(Entries with model source code)
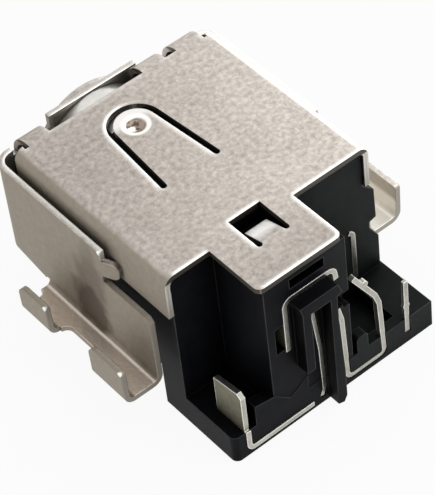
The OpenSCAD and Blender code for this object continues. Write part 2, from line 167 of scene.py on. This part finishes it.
def edge_mask(graph, radius_mm, gain=9.0):
    """1 along sharp edges, 0 on open faces; also the rounded direction that it is worked out from."""
    rounded = graph.node("ShaderNodeBevel", {"Radius": radius_mm * MM}, samples=8).outputs[0]
    flat = graph.node("ShaderNodeNewGeometry").outputs["Normal"]
    same = graph.vector("DOT_PRODUCT", rounded, flat, "Value")
    return graph.math("MULTIPLY", graph.inverse(same), gain, clamp=True), rounded


def crevice(graph, reach_mm, power=1.6):
    """0 in narrow gaps, 1 in the open."""
    open_sky = graph.node("ShaderNodeAmbientOcclusion", {"Distance": reach_mm * MM}, samples=8).outputs["AO"]
    return graph.math("POWER", open_sky, power)


def blob(graph, place, centre, half, ragged):
    """1 near the centre of an ellipsoid, falling to 0 with a ragged edge; sizes in millimetres."""
    scaled = graph.vector("DIVIDE", graph.vector("SUBTRACT", place, centre), half)
    reach = graph.vector("LENGTH", scaled, output="Value")
    rough_edge = graph.product(graph.math("SUBTRACT", graph.noise(place, 1.1, 3.0), 0.5), ragged)
    return graph.below(reach, graph.math("ADD", 1.0, rough_edge), 2.5)


def rough_normal(graph, height, bevel_mm, strength, depth_mm):
    """Softened edges with a fine relief on top."""
    bevel = graph.node("ShaderNodeBevel", {"Radius": bevel_mm * MM}, samples=8)
    return graph.node("ShaderNodeBump", {"Strength": strength, "Distance": depth_mm * MM, "Height": height,
                                         "Normal": bevel})


def pitted_metal(graph, tones, blotch_share):
    """Colour and height of plated metal with a fine orange peel and faint blotches."""
    place = graph.position()
    blotch = graph.noise(place, 0.45)
    pebble = graph.noise(place, 4.4, distortion=0.3)
    grain = graph.noise(place, 12.0, rough=0.6)
    fine = graph.math("ADD", graph.product(pebble, 0.7), graph.product(grain, 0.3))
    tone = graph.math("ADD", graph.product(blotch, blotch_share), graph.product(fine, 1.0 - blotch_share))
    colour = graph.ramp(tone, [(0.33, tones[0]), (0.67, tones[1])])
    return place, colour, fine, grain


def metal_shader(graph, colour, fine, grain, roughness, bevel_mm, peel=0.3, shade_and_dull=0.0):
    rough = graph.math("ADD", roughness, graph.product(shade_and_dull, 0.25))
    rough = graph.math("ADD", rough, graph.product(grain, 0.12))
    normal = rough_normal(graph, fine, bevel_mm, peel, 0.04)
    return graph.finish(graph.node("ShaderNodeBsdfPrincipled", {"Base Color": colour, "Metallic": 1.0,
                                                                "Roughness": rough, "Normal": normal}))


def metal(name, tones, painted_rim_highlight, roughness, bevel_mm=0.04, gaps=0.3):
    """Plain plated metal of the strips, the sleeve and the pin, with painted shade on left-facing faces and
    in gaps, and painted highlights along edges.
    """
    graph = material_graph(name)
    colour, fine, grain = pitted_metal(graph, tones, 0.5)[1:]
    # Painted shade: faces that look left are painted darker, and are rougher too
    shade_and_dull = graph.above(graph.facing()["X"], 0.3, 3.0)
    colour = graph.mix(shade_and_dull, colour, graph.tint(colour, (0.5, 0.49, 0.41, 1.0)))
    # Painted highlight along sharp edges
    colour = graph.mix(edge_mask(graph, bevel_mm * 1.6)[0], colour, painted_rim_highlight)
    # Painted shade in narrow gaps
    shade = graph.math("ADD", 1.0 - gaps, graph.product(crevice(graph, 0.4), gaps))
    return metal_shader(graph, graph.tint(colour, shade), fine, grain, roughness, bevel_mm, shade_and_dull=shade_and_dull)


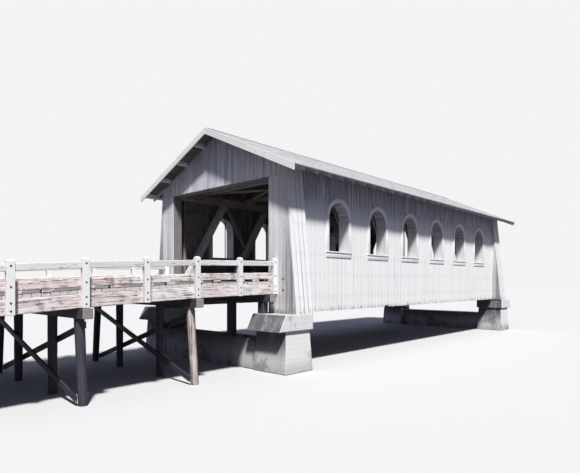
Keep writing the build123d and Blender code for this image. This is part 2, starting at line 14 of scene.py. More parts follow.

- **Aim**: Write out every entry exactly as given.

- **Worked answer**:
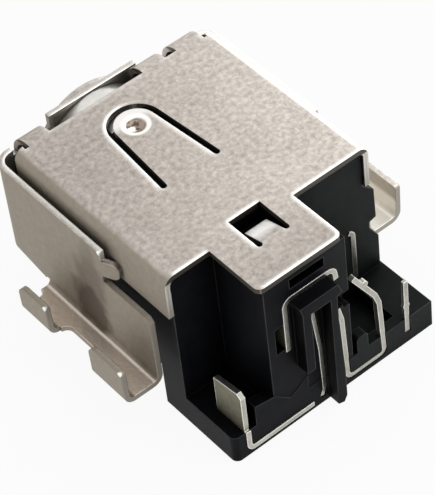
The OpenSCAD and Blender code for this object continues. Write part 2, from line 167 of scene.py on. This part finishes it.
def edge_mask(graph, radius_mm, gain=9.0):
    """1 along sharp edges, 0 on open faces; also the rounded direction that it is worked out from."""
    rounded = graph.node("ShaderNodeBevel", {"Radius": radius_mm * MM}, samples=8).outputs[0]
    flat = graph.node("ShaderNodeNewGeometry").outputs["Normal"]
    same = graph.vector("DOT_PRODUCT", rounded, flat, "Value")
    return graph.math("MULTIPLY", graph.inverse(same), gain, clamp=True), rounded


def crevice(graph, reach_mm, power=1.6):
    """0 in narrow gaps, 1 in the open."""
    open_sky = graph.node("ShaderNodeAmbientOcclusion", {"Distance": reach_mm * MM}, samples=8).outputs["AO"]
    return graph.math("POWER", open_sky, power)


def blob(graph, place, centre, half, ragged):
    """1 near the centre of an ellipsoid, falling to 0 with a ragged edge; sizes in millimetres."""
    scaled = graph.vector("DIVIDE", graph.vector("SUBTRACT", place, centre), half)
    reach = graph.vector("LENGTH", scaled, output="Value")
    rough_edge = graph.product(graph.math("SUBTRACT", graph.noise(place, 1.1, 3.0), 0.5), ragged)
    return graph.below(reach, graph.math("ADD", 1.0, rough_edge), 2.5)


def rough_normal(graph, height, bevel_mm, strength, depth_mm):
    """Softened edges with a fine relief on top."""
    bevel = graph.node("ShaderNodeBevel", {"Radius": bevel_mm * MM}, samples=8)
    return graph.node("ShaderNodeBump", {"Strength": strength, "Distance": depth_mm * MM, "Height": height,
                                         "Normal": bevel})


def pitted_metal(graph, tones, blotch_share):
    """Colour and height of plated metal with a fine orange peel and faint blotches."""
    place = graph.position()
    blotch = graph.noise(place, 0.45)
    pebble = graph.noise(place, 4.4, distortion=0.3)
    grain = graph.noise(place, 12.0, rough=0.6)
    fine = graph.math("ADD", graph.product(pebble, 0.7), graph.product(grain, 0.3))
    tone = graph.math("ADD", graph.product(blotch, blotch_share), graph.product(fine, 1.0 - blotch_share))
    colour = graph.ramp(tone, [(0.33, tones[0]), (0.67, tones[1])])
    return place, colour, fine, grain


def metal_shader(graph, colour, fine, grain, roughness, bevel_mm, peel=0.3, shade_and_dull=0.0):
    rough = graph.math("ADD", roughness, graph.product(shade_and_dull, 0.25))
    rough = graph.math("ADD", rough, graph.product(grain, 0.12))
    normal = rough_normal(graph, fine, bevel_mm, peel, 0.04)
    return graph.finish(graph.node("ShaderNodeBsdfPrincipled", {"Base Color": colour, "Metallic": 1.0,
                                                                "Roughness": rough, "Normal": normal}))


def metal(name, tones, painted_rim_highlight, roughness, bevel_mm=0.04, gaps=0.3):
    """Plain plated metal of the strips, the sleeve and the pin, with painted shade on left-facing faces and
    in gaps, and painted highlights along edges.
    """
    graph = material_graph(name)
    colour, fine, grain = pitted_metal(graph, tones, 0.5)[1:]
    # Painted shade: faces that look left are painted darker, and are rougher too
    shade_and_dull = graph.above(graph.facing()["X"], 0.3, 3.0)
    colour = graph.mix(shade_and_dull, colour, graph.tint(colour, (0.5, 0.49, 0.41, 1.0)))
    # Painted highlight along sharp edges
    colour = graph.mix(edge_mask(graph, bevel_mm * 1.6)[0], colour, painted_rim_highlight)
    # Painted shade in narrow gaps
    shade = graph.math("ADD", 1.0 - gaps, graph.product(crevice(graph, 0.4), gaps))
    return metal_shader(graph, graph.tint(colour, shade), fine, grain, roughness, bevel_mm, shade_and_dull=shade_and_dull)


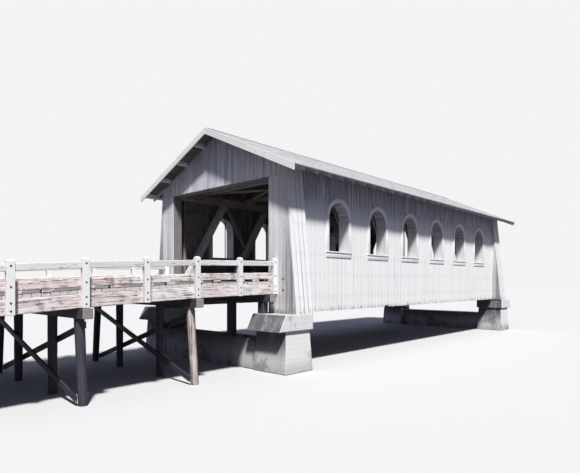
Keep writing the build123d and Blender code for this image. This is part 2, starting at line 14 of scene.py. More parts follow.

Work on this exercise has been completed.